* **Listing**
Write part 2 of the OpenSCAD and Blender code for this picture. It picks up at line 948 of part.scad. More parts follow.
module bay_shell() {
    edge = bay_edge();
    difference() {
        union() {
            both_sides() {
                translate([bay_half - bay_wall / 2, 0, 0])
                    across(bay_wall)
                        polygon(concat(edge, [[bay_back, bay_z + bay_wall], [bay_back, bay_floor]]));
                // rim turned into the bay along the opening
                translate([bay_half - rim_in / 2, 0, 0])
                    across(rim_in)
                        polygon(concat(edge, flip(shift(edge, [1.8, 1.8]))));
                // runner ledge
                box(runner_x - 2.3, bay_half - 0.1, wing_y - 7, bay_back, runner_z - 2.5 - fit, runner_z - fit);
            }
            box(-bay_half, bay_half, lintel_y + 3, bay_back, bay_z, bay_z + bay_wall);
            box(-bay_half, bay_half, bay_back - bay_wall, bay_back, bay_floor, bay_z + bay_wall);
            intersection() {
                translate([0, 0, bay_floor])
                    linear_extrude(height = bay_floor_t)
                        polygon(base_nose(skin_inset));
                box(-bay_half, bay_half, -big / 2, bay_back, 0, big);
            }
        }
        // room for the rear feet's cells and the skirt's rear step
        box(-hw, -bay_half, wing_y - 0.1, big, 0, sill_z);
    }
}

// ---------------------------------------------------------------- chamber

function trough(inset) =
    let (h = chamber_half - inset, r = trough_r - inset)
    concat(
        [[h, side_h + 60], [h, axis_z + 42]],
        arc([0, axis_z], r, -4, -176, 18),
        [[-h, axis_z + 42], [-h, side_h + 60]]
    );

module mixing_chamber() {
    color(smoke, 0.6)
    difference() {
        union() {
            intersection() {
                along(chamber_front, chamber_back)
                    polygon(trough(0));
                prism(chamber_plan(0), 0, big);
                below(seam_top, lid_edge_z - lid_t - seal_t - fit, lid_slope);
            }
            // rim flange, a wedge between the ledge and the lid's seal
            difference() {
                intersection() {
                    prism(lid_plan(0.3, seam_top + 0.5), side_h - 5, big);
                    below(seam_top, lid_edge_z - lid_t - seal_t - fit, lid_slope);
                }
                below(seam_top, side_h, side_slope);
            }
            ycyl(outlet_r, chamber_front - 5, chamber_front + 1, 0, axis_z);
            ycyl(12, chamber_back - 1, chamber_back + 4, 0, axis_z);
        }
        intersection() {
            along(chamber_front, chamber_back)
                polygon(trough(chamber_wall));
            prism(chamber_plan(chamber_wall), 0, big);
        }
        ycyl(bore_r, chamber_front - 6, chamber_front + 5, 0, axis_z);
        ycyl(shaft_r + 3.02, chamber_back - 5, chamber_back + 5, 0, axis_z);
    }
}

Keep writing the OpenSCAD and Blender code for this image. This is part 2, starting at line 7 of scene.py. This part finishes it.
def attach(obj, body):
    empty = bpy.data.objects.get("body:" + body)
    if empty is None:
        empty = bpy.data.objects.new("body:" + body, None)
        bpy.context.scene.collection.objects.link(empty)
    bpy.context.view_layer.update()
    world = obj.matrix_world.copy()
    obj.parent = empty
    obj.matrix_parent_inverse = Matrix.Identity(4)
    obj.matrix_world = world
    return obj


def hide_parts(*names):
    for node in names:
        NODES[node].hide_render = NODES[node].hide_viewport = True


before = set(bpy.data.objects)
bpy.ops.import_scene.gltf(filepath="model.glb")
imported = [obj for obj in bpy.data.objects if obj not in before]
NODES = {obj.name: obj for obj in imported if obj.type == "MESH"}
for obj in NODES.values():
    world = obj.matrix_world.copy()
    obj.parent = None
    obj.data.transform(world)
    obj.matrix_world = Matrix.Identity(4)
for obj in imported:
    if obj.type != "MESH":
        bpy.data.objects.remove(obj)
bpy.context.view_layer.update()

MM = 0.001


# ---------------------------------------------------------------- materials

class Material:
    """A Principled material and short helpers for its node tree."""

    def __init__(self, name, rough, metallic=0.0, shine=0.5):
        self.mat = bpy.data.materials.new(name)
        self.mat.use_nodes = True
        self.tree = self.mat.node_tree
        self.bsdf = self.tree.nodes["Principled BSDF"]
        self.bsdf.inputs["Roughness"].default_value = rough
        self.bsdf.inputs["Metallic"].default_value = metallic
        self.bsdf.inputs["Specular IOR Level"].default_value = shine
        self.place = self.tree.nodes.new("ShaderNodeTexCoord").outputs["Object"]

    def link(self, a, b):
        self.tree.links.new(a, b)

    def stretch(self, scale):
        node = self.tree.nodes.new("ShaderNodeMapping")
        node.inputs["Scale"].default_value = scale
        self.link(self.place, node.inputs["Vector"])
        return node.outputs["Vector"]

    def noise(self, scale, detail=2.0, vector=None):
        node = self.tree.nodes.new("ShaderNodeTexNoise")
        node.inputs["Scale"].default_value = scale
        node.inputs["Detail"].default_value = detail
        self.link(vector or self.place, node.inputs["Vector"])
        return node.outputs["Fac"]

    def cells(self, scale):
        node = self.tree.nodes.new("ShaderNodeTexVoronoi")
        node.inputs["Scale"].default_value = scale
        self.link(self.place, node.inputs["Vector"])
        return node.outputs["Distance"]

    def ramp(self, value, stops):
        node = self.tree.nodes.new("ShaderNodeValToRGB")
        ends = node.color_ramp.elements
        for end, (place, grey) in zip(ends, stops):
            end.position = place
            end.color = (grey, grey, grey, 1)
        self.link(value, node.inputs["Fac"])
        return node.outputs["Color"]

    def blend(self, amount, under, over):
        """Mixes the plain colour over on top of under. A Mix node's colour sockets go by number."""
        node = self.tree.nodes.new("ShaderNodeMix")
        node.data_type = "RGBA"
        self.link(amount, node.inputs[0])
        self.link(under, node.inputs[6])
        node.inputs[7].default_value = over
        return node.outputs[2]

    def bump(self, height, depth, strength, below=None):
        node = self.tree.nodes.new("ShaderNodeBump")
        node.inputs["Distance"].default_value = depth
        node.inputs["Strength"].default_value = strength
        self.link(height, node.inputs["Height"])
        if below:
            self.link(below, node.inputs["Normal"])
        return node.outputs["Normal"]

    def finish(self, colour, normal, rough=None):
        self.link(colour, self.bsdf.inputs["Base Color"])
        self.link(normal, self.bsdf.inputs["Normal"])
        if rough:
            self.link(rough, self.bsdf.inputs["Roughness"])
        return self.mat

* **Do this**
Return the whole listing exactly, with every line included.

* **Complete response**
Write part 2 of the OpenSCAD and Blender code for this picture. It picks up at line 948 of part.scad. More parts follow.
module bay_shell() {
    edge = bay_edge();
    difference() {
        union() {
            both_sides() {
                translate([bay_half - bay_wall / 2, 0, 0])
                    across(bay_wall)
                        polygon(concat(edge, [[bay_back, bay_z + bay_wall], [bay_back, bay_floor]]));
                // rim turned into the bay along the opening
                translate([bay_half - rim_in / 2, 0, 0])
                    across(rim_in)
                        polygon(concat(edge, flip(shift(edge, [1.8, 1.8]))));
                // runner ledge
                box(runner_x - 2.3, bay_half - 0.1, wing_y - 7, bay_back, runner_z - 2.5 - fit, runner_z - fit);
            }
            box(-bay_half, bay_half, lintel_y + 3, bay_back, bay_z, bay_z + bay_wall);
            box(-bay_half, bay_half, bay_back - bay_wall, bay_back, bay_floor, bay_z + bay_wall);
            intersection() {
                translate([0, 0, bay_floor])
                    linear_extrude(height = bay_floor_t)
                        polygon(base_nose(skin_inset));
                box(-bay_half, bay_half, -big / 2, bay_back, 0, big);
            }
        }
        // room for the rear feet's cells and the skirt's rear step
        box(-hw, -bay_half, wing_y - 0.1, big, 0, sill_z);
    }
}

// ---------------------------------------------------------------- chamber

function trough(inset) =
    let (h = chamber_half - inset, r = trough_r - inset)
    concat(
        [[h, side_h + 60], [h, axis_z + 42]],
        arc([0, axis_z], r, -4, -176, 18),
        [[-h, axis_z + 42], [-h, side_h + 60]]
    );

module mixing_chamber() {
    color(smoke, 0.6)
    difference() {
        union() {
            intersection() {
                along(chamber_front, chamber_back)
                    polygon(trough(0));
                prism(chamber_plan(0), 0, big);
                below(seam_top, lid_edge_z - lid_t - seal_t - fit, lid_slope);
            }
            // rim flange, a wedge between the ledge and the lid's seal
            difference() {
                intersection() {
                    prism(lid_plan(0.3, seam_top + 0.5), side_h - 5, big);
                    below(seam_top, lid_edge_z - lid_t - seal_t - fit, lid_slope);
                }
                below(seam_top, side_h, side_slope);
            }
            ycyl(outlet_r, chamber_front - 5, chamber_front + 1, 0, axis_z);
            ycyl(12, chamber_back - 1, chamber_back + 4, 0, axis_z);
        }
        intersection() {
            along(chamber_front, chamber_back)
                polygon(trough(chamber_wall));
            prism(chamber_plan(chamber_wall), 0, big);
        }
        ycyl(bore_r, chamber_front - 6, chamber_front + 5, 0, axis_z);
        ycyl(shaft_r + 3.02, chamber_back - 5, chamber_back + 5, 0, axis_z);
    }
}

Keep writing the OpenSCAD and Blender code for this image. This is part 2, starting at line 7 of scene.py. This part finishes it.
def attach(obj, body):
    empty = bpy.data.objects.get("body:" + body)
    if empty is None:
        empty = bpy.data.objects.new("body:" + body, None)
        bpy.context.scene.collection.objects.link(empty)
    bpy.context.view_layer.update()
    world = obj.matrix_world.copy()
    obj.parent = empty
    obj.matrix_parent_inverse = Matrix.Identity(4)
    obj.matrix_world = world
    return obj


def hide_parts(*names):
    for node in names:
        NODES[node].hide_render = NODES[node].hide_viewport = True


before = set(bpy.data.objects)
bpy.ops.import_scene.gltf(filepath="model.glb")
imported = [obj for obj in bpy.data.objects if obj not in before]
NODES = {obj.name: obj for obj in imported if obj.type == "MESH"}
for obj in NODES.values():
    world = obj.matrix_world.copy()
    obj.parent = None
    obj.data.transform(world)
    obj.matrix_world = Matrix.Identity(4)
for obj in imported:
    if obj.type != "MESH":
        bpy.data.objects.remove(obj)
bpy.context.view_layer.update()

MM = 0.001


# ---------------------------------------------------------------- materials

class Material:
    """A Principled material and short helpers for its node tree."""

    def __init__(self, name, rough, metallic=0.0, shine=0.5):
        self.mat = bpy.data.materials.new(name)
        self.mat.use_nodes = True
        self.tree = self.mat.node_tree
        self.bsdf = self.tree.nodes["Principled BSDF"]
        self.bsdf.inputs["Roughness"].default_value = rough
        self.bsdf.inputs["Metallic"].default_value = metallic
        self.bsdf.inputs["Specular IOR Level"].default_value = shine
        self.place = self.tree.nodes.new("ShaderNodeTexCoord").outputs["Object"]

    def link(self, a, b):
        self.tree.links.new(a, b)

    def stretch(self, scale):
        node = self.tree.nodes.new("ShaderNodeMapping")
        node.inputs["Scale"].default_value = scale
        self.link(self.place, node.inputs["Vector"])
        return node.outputs["Vector"]

    def noise(self, scale, detail=2.0, vector=None):
        node = self.tree.nodes.new("ShaderNodeTexNoise")
        node.inputs["Scale"].default_value = scale
        node.inputs["Detail"].default_value = detail
        self.link(vector or self.place, node.inputs["Vector"])
        return node.outputs["Fac"]

    def cells(self, scale):
        node = self.tree.nodes.new("ShaderNodeTexVoronoi")
        node.inputs["Scale"].default_value = scale
        self.link(self.place, node.inputs["Vector"])
        return node.outputs["Distance"]

    def ramp(self, value, stops):
        node = self.tree.nodes.new("ShaderNodeValToRGB")
        ends = node.color_ramp.elements
        for end, (place, grey) in zip(ends, stops):
            end.position = place
            end.color = (grey, grey, grey, 1)
        self.link(value, node.inputs["Fac"])
        return node.outputs["Color"]

    def blend(self, amount, under, over):
        """Mixes the plain colour over on top of under. A Mix node's colour sockets go by number."""
        node = self.tree.nodes.new("ShaderNodeMix")
        node.data_type = "RGBA"
        self.link(amount, node.inputs[0])
        self.link(under, node.inputs[6])
        node.inputs[7].default_value = over
        return node.outputs[2]

    def bump(self, height, depth, strength, below=None):
        node = self.tree.nodes.new("ShaderNodeBump")
        node.inputs["Distance"].default_value = depth
        node.inputs["Strength"].default_value = strength
        self.link(height, node.inputs["Height"])
        if below:
            self.link(below, node.inputs["Normal"])
        return node.outputs["Normal"]

    def finish(self, colour, normal, rough=None):
        self.link(colour, self.bsdf.inputs["Base Color"])
        self.link(normal, self.bsdf.inputs["Normal"])
        if rough:
            self.link(rough, self.bsdf.inputs["Roughness"])
        return self.mat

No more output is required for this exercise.